What is the problem? Please be detailed.

What ODK tool and version are you using? And on what device and operating system version?

What steps can we take to reproduce the problem?

What you have you tried to fix the problem?

Anything else we should know or have? If you have a test form or screenshots or logs, attach here.

Hi Yaw,
Thank you for your offer of help!

What is the problem? Please be detailed.
Aggregate is no longer streaming properly to Google Drive. I've been streaming for several of my forms since April with few issues. In the last two weeks, two are not working properly: one form that is new (but was initially working) and one that has been streaming without problems for months now. When I view the publisher page, the publishers say they are active, but there is data on the server that is not on my googlesheets. Yesterday, the only error I had in the previous 24 hours was "Persistence layer problem: Somehow DB entities for publisher got into problem state (UploadSubmissionsWorkerImpl.java:135)." (And when I googled that, I ended up on the last thread.) I looked for both error and critical error logs on GE application, background, and default service. However, today, there are a slew of out of memory errors. I also saw this note in one of the errors "The API call user.GetOAuthUser() took too long to respond and was cancelled" which I think is how aggregate talks to google drive? Yesterday the one error that ended with the persistence layer message now has more logs and ends with the out of memory error message (as of now).

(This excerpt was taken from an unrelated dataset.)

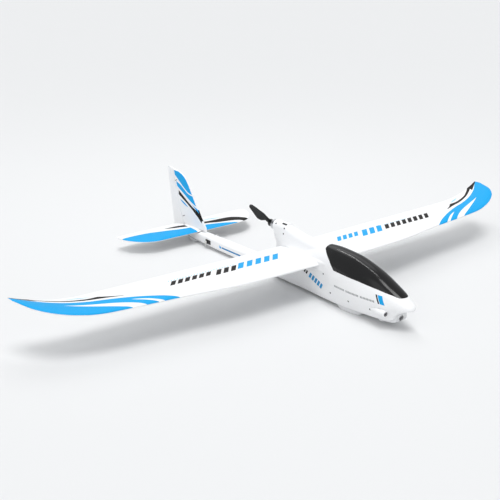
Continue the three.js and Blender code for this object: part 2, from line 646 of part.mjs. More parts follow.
function buildFin() {
  const rings = FIN_STATIONS.map((z) => {
    const fade = 1 - 0.35 * (z / 203) ** 2;
    return tailRing(finLeading(z), rudderTrailing(z), 2 * FIN_HALF_THICKNESS * fade, (y, h) => [h, y, z]);
  });
  const whole = loft(rings);
  const [lowerRoom, upperRoom] = RUDDER_HINGES.map(([, z]) => rudderHingeSolid(z, GAP));
  const hingeRoom = lowerRoom.add(upperRoom);
  const base = STAB_Z + STAB_THICKNESS / 2 + GAP;
  const aboveBase = box([-20, 600, base], [20, 900, 230]);
  const fin = whole.intersect(aboveBase).subtract(behindRudderHinge(HINGE_GAP)).subtract(hingeRoom)
    .subtract(fuselageOutline(GAP));
  add('fin', biggest(fin), FOAM);

  const nose = wedgeNose(rudderHinge(0), rudderHinge(230), [1, 0, 0], [0, 1, 0]);
  const rudder = whole.intersect(behindRudderHinge(0)).intersect(nose).subtract(hingeRoom);
  add('rudder', biggest(rudder), FOAM);
  for (const [name, z] of RUDDER_HINGES) add(name, rudderHingeSolid(z, 0), NYLON_BLACK);
}

// ---- Belly, nose and boom fittings --------------------------------------------------------

/** How far a hull's side stands from the centre at a station y and a height z. */
function hullSide(y, z) {
  const half = hullHalf(y);
  const i = half.findIndex((point, k) => k > 0 && point[1] <= z);
  const [[x0, z0], [x1, z1]] = [half[i - 1], half[i]];
  return x0 + (x1 - x0) * (z0 - z) / (z0 - z1);
}

const SHELL_SCREWS = [[88, 79.5], [61, 36], [-7, 35], [-80, 37]]; // y, z on each side
const shellScrew = ([y, z], grow = 0) => {
  const side = hullSide(y, z);
  return rod([side - 9 - grow, y, z], [side - 0.6 + 3 * grow, y, z], 1.6 + grow, 10);
};

function buildBellyFittings() {
  const hull = fuselageOutline(GAP);
  const plan = new THREE.Shape();
  plan.moveTo(0, -44);
  plan.bezierCurveTo(20, -44, 27, -10, 27, 22);
  plan.bezierCurveTo(27, 44, 18, 62, 0, 62);
  plan.bezierCurveTo(-18, 62, -27, 44, -27, 22);
  plan.bezierCurveTo(-27, -10, -20, -44, 0, -44);
  const upward = { depth: 24, bevelEnabled: false, curveSegments: 8 };
  const footprint = solidOf(new THREE.ExtrudeGeometry(plan, upward));
  const side = sidePlate([[-60, 14], [-50, 11], [-26, 0], [32, 0], [54, 6], [70, 8], [70, 24], [-60, 24]],
    -40, 40);
  add('belly_skid', biggest(footprint.intersect(side).subtract(hull)), FOAM_GREY);

  const bumper = sidePlate([[660, 22], [668, 8], [680, 0], [700, 0], [714, 6], [722, 22]], -11, 11);
  add('tail_bumper', biggest(bumper.subtract(hull)), FOAM_GREY);
}

const CHIN = { front: -151, rear: -95, halfWidth: 20, low: 20, holeRadius: 7.5, holeZ: 29 };
const TUBE = { mouth: [-37, -135, 42], root: [-33, -85, 41], radius: 7.6, bore: 5.6 };

function buildNoseFittings() {
  const hull = fuselageOutline(GAP);
  const { front, rear, halfWidth, low, holeRadius, holeZ } = CHIN;
  const block = sidePlate([[front, low + 2], [front - 2, 46], [rear, 46], [rear, 8], [front + 10, low - 3]],
    -halfWidth, halfWidth);
  const lensHole = rod([0, front - 10, holeZ], [0, front + 7, holeZ], holeRadius, 20);
  add('chin_block', biggest(block.subtract(hull).subtract(lensHole)), FOAM_GREY);

  const { mouth, root, radius, bore } = TUBE;
  const direction = vector(root).sub(vector(mouth)).normalize().toArray();
  const hole = rod(plus(mouth, direction, -5), plus(root, direction, 5), bore, 16);
  const tube = rod(mouth, root, radius, 20).subtract(hole);
  const intake = biggest(tube.subtract(fuselageOutline(2 * GAP)));
  add('cooling_intake_right', intake, FOAM);
  add('cooling_intake_left', mirrorX(intake), FOAM);
}

function buildScrews() {
  SHELL_SCREWS.forEach((at, i) => {
    add(`shell_screw_left_${i + 1}`, shellScrew(at), STEEL);
    add(`shell_screw_right_${i + 1}`, mirrorX(shellScrew(at)), STEEL);
  });
}

// ---- Power --------------------------------------------------------------------------------

function buildMotor() {
  const axis = (y) => [0, y, MOTOR_AXIS_Z];
  const mount = rod(axis(294), axis(297), 14.6, 24).subtract(rod(axis(290), axis(300), 3.2, 12));
  add('motor_mount', mount, ALUMINIUM);
  const stator = rod(axis(297.3), axis(318), 10.8, 18).subtract(rod(axis(290), axis(330), 3.2, 12));
  add('motor_stator', stator, COPPER);
  const can = rod(axis(301), axis(327), 13.9, 24).subtract(rod(axis(300), axis(324), 11.6, 24));
  const shaft = rod(axis(299), axis(350), 2.5, 12);
  add('motor_bell', can.add(shaft).add(rod(axis(326), axis(331), 6, 16)), ALUMINIUM);
}

const bladeChord = profile([[0, 11], [10, 12], [20, 11], [30, 19], [45, 22], [65, 18], [85, 13],
  [PROP_RADIUS, 8]]);
const bladeBulge = profile([[0, 0], [20, 0], [32, 3.5], [50, 3.5], [80, 1], [PROP_RADIUS, 0]]);
const BLADE_PITCH = 115;
const BLADE_STATIONS = [0, 10, 20, 26, 33, 42, 55, 70, 85, 94, PROP_RADIUS];

/** One blade along +X, its section turned to the local pitch angle. */
function bladeRing(radius) {
  const chord = bladeChord(radius);
  const pitch = Math.atan(BLADE_PITCH / (2 * Math.PI * Math.max(radius, 26)));
  const thickness = 4.2 - 2.9 * (radius / PROP_RADIUS);
  const section = [[-0.5, 0.05], [-0.35, 0.5], [0, 0.62], [0.3, 0.4], [0.5, 0.05], [0.5, -0.12], [0, -0.38],
    [-0.5, -0.12]];
  return section.map(([c, h]) => {
    const [across, deep] = [c * chord + bladeBulge(radius), h * thickness];
    return [radius, deep * Math.cos(pitch) + across * Math.sin(pitch),
      across * Math.cos(pitch) - deep * Math.sin(pitch)];
  });
}

function buildPropeller() {
  const blade = loft(BLADE_STATIONS.map(bladeRing));
  const hub = rod([0, -7, 0], [0, 5, 0], 10, 24);
  const both = hub.add(blade).add(blade.rotate([0, 180, 0]));
  const bored = both.subtract(rod([0, -20, 0], [0, 20, 0], 2.8, 12));
  const turned = bored.rotate([0, -THREE.MathUtils.radToDeg(PROP_REST_ANGLE), 0]);
  add('propeller', turned.translate([0, PROP_PLANE, MOTOR_AXIS_Z]), NYLON_BLACK);
  const nut = rod([0, PROP_PLANE + 5.3, MOTOR_AXIS_Z], [0, PROP_PLANE + 10, MOTOR_AXIS_Z], 4.6, 6);
  add('propeller_nut', nut.subtract(rod([0, 330, MOTOR_AXIS_Z], [0, 360, MOTOR_AXIS_Z], 2.8, 12)), STEEL);
}

buildWing();
buildFuselage();
buildLinkages();
buildStabilizer();
buildFin();
buildEquipment();
buildBellyFittings();
buildNoseFittings();
buildScrews();
buildMotor();
buildPropeller();

export default aircraft;
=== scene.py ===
import math

import bmesh
import bpy
import numpy as np
from mathutils import Matrix, Vector


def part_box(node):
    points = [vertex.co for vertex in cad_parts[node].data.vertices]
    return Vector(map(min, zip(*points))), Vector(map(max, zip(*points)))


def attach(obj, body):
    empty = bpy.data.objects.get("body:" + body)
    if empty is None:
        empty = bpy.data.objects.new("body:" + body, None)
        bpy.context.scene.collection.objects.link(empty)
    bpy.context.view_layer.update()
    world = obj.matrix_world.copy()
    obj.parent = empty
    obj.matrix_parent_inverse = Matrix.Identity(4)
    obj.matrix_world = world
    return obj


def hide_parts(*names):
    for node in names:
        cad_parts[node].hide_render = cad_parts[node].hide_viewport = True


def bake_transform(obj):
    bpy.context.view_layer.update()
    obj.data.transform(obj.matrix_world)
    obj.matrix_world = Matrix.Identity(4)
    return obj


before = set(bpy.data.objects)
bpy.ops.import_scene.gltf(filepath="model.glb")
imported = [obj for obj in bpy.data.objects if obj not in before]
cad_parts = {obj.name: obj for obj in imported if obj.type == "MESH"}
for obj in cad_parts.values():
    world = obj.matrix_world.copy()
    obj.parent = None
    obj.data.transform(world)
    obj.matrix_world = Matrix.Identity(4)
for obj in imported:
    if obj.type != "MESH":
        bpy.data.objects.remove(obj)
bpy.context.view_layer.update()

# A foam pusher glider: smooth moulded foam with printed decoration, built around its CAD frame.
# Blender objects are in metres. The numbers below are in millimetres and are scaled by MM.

MM = 0.001

# ---- Camera, stage and light ---------------------------------------------------------------

CAMERA_AT = (-1713.7, -1700.2, 996.5)
CAMERA_AZIMUTH, CAMERA_ELEVATION, CAMERA_ROLL = map(math.radians, (-38.8158, 19.2615, 0.3732))
CAMERA_LENS = 74.16
FLOOR_COLOR, FLOOR_DROP = (0.75, 0.755, 0.76, 1), 0.0003
SKY_COLOR, SKY_STRENGTH = (0.97, 0.985, 1, 1), 0.55
# Each sun's azimuth, elevation, power and the angle its disc fills, which softens its shadows.
SUNS = {"key": (-30, 76, 1.45, 30), "rim": (150, 50, 0.3, 40), "fill": (-75, 32, 0.52, 60)}


def link(obj):
    bpy.context.scene.collection.objects.link(obj)
    return obj


def look_along(azimuth, elevation, roll=0.0):
    """A rotation for something that looks along its own -Z, from that azimuth and elevation."""
    back = Vector((math.sin(azimuth) * math.cos(elevation), -math.cos(azimuth) * math.cos(elevation),
                   math.sin(elevation)))
    right = Vector((math.cos(azimuth), math.sin(azimuth), 0))
    matrix = Matrix((right, back.cross(right), back)).transposed()
    return (matrix @ Matrix.Rotation(roll, 3, "Z")).to_4x4()


def make_camera():
    data = bpy.data.cameras.new("camera")
    data.lens = CAMERA_LENS
    data.clip_end = 60
    camera = link(bpy.data.objects.new("camera", data))
    camera.matrix_world = Matrix.Translation(Vector(CAMERA_AT) * MM) @ look_along(
        CAMERA_AZIMUTH, CAMERA_ELEVATION, CAMERA_ROLL)
    bpy.context.scene.camera = camera


def add_light(name, kind, azimuth, elevation, power, **settings):
    """A light that faces the middle of the aircraft from two metres away."""
    data = bpy.data.lights.new(name, kind)
    data.energy = power
    for key, value in settings.items():
        setattr(data, key, value)
    turn = look_along(math.radians(azimuth), math.radians(elevation))
    light = link(bpy.data.objects.new(name, data))
    light.matrix_world = Matrix.Translation((0, 0.1, 0.1)) @ turn @ Matrix.Translation((0, 0, 2))


def make_stage():
    mesh = bpy.data.meshes.new("floor")
    reach = 60
    mesh.from_pydata([(-reach, -reach, 0), (reach, -reach, 0), (reach, reach, 0), (-reach, reach, 0)], [],
                     [(0, 1, 2, 3)])
    floor = link(bpy.data.objects.new("floor", mesh))
    floor.location.z = -FLOOR_DROP
    material = bpy.data.materials.new("floor")
    material.use_nodes = True
    shader = material.node_tree.nodes["Principled BSDF"]
    shader.inputs["Base Color"].default_value = FLOOR_COLOR
    shader.inputs["Roughness"].default_value = 0.9
    shader.inputs["Specular IOR Level"].default_value = 0.1
    mesh.materials.append(material)
    world = bpy.data.worlds.new("studio")
    bpy.context.scene.world = world
    world.use_nodes = True
    sky = world.node_tree.nodes["Background"]
    sky.inputs["Color"].default_value = SKY_COLOR
    sky.inputs["Strength"].default_value = SKY_STRENGTH
    for name, (azimuth, elevation, power, angle) in SUNS.items():
        add_light(name, "SUN", azimuth, elevation, power, angle=math.radians(angle))
    # A long narrow strip overhead draws one thin highlight along the canopy.
    add_light("strip", "AREA", 160, 68, 5.5, shape="RECTANGLE", size=0.035, size_y=1.6)
    bpy.context.scene.view_settings.view_transform = "Standard"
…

What ODK tool and version are you using? And on what device and operating system version?
We are using aggregate 1.4.13, hosted on google cloud. I am using a windows 10 operating system and accessing aggregate through google chrome.

What steps can we take to reproduce the problem?
Not sure.

What you have you tried to fix the problem?
For one of the forms, I tried creating a new publisher and that worked initially. It pulled all data already uploaded to the server and then I sent a new test submission and it wrote out to google drive immediately. But I came in the next day and there was new data on the server that was not on googlesheets.

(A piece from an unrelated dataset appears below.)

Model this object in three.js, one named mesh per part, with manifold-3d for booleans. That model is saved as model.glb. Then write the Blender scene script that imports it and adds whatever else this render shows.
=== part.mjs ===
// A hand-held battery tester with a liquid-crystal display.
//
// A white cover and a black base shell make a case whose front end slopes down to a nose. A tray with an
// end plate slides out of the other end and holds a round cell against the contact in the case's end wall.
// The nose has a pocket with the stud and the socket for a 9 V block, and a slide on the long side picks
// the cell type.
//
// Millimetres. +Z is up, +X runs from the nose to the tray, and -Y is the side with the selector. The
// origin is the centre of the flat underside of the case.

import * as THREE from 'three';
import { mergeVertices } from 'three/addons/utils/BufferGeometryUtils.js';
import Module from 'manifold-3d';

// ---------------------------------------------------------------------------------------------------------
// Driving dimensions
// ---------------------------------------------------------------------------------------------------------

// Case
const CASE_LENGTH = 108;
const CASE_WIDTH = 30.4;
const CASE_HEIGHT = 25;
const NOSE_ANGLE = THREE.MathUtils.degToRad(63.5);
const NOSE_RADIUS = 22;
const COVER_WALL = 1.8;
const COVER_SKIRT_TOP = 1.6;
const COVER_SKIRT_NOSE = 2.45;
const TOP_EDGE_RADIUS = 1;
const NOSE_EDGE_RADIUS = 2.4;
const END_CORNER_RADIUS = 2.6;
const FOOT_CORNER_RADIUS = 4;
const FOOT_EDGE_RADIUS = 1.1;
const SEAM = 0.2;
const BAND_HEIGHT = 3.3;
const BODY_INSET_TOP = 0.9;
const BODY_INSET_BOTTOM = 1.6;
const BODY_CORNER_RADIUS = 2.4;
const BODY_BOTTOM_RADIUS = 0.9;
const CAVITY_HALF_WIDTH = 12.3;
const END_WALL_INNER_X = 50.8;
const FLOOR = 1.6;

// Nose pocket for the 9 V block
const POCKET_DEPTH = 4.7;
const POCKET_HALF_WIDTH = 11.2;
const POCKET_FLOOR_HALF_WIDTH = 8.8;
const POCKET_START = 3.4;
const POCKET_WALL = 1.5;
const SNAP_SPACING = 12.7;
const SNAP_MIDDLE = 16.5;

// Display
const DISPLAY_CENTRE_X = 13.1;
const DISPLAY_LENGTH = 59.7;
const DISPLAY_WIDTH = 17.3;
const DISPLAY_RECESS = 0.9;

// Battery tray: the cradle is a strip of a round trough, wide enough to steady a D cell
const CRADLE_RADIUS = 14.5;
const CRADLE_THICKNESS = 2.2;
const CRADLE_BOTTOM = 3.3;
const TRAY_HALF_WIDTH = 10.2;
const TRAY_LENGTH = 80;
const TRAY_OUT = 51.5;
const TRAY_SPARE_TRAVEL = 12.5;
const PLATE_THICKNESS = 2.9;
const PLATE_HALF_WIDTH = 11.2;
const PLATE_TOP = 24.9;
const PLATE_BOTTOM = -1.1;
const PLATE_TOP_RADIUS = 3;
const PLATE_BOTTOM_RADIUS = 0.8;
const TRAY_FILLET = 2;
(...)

Anything else we should know or have? If you have a test form or screenshots or logs, attach here.
We have activated billing, so we shouldn't have problems with quotas or space. The one form that has been streaming since April has a lot of data sitting on the server but the other new form does not. (And, I have other forms with way more data sitting on the server that are streaming fine.)

Thank you again!

(I tried to upload two snips of errors. Not sure that worked or is helpful.)

The two snips did load but they don't have a space between them. So everything you are seeing is not sequential.

Hi @Christy_Marie! In your case, I see you've already located a possible cause that explains the problem. A timeout while authenticating Aggregate in Google's API could produce the error.

I've written up an analysis of your problem and @Jeff_Davids' problem here: Google Sheet Publisher Issue - Somehow DB entities for publisher got into problem state - #9 by ggalmazor

Even though we have a good lead here with the timeout, I'd recommend you to make the test I suggested @Jeff_Davids. Could you try to pull the form and all its submissions using Briefcase? If that goes well, it's telling us that there probably no problems in Aggregate's data.

Hi @ggalmazor, Thanks so much for looking into this! Briefcase pulls with
no problem (and has been throughout this issue). Also of note, and maybe
helpful, is that I can publish uploaded data fine to googlesheets. It is
when I am streaming for two of my datasets that I am having a problem.
Meanwhile, other forms are streaming fine, and everything else on google
drive seems to be functioning fine (although I try to download all the
folders in my google drive 1-2 times per week as a backup and two of the
last three times, it has taken a long time to zip the files, which has been
weird because I've not added anything substantial - I've started to wonder
if I am trying to download at the same time that aggregate is stuck in this
loop and so google is stuck because it can't download a file at the same
time another operation has it locked for editing - this is total
supposition on my part as I am not a programmer though).

For the two forms that are giving me problems right now, I can launch new
forms in a few weeks when we do our annual training and I could just see if
this issue arises with the new forms/publishers. One of them has to be
changed anyway, and I can change the other at the same time. I can manage
things as they are for the time being. But, I am a little worried that this
could happen at any time with any of my forms since it popped up on both a
new and an old form and it is not always possible to switch forms out so
easily. So if you have time to look into this and can figure out what is
causing the problem and/or how to fix, that would be great. But I also know
you all get lots of requests for help and since this is not a crippling
problem for me, it can be back-burnered until I see if it pops up again
with new forms.

Thanks again!
Christy

Hi Christy! Thanks for your detailed reply with lots of valuable info :slight_smile:

When third party services are involved, solving this kind of issues can be tricky. We'll continue investigating... At least, we could propose some changes in Aggregate to improve our logs when dealing with third parties.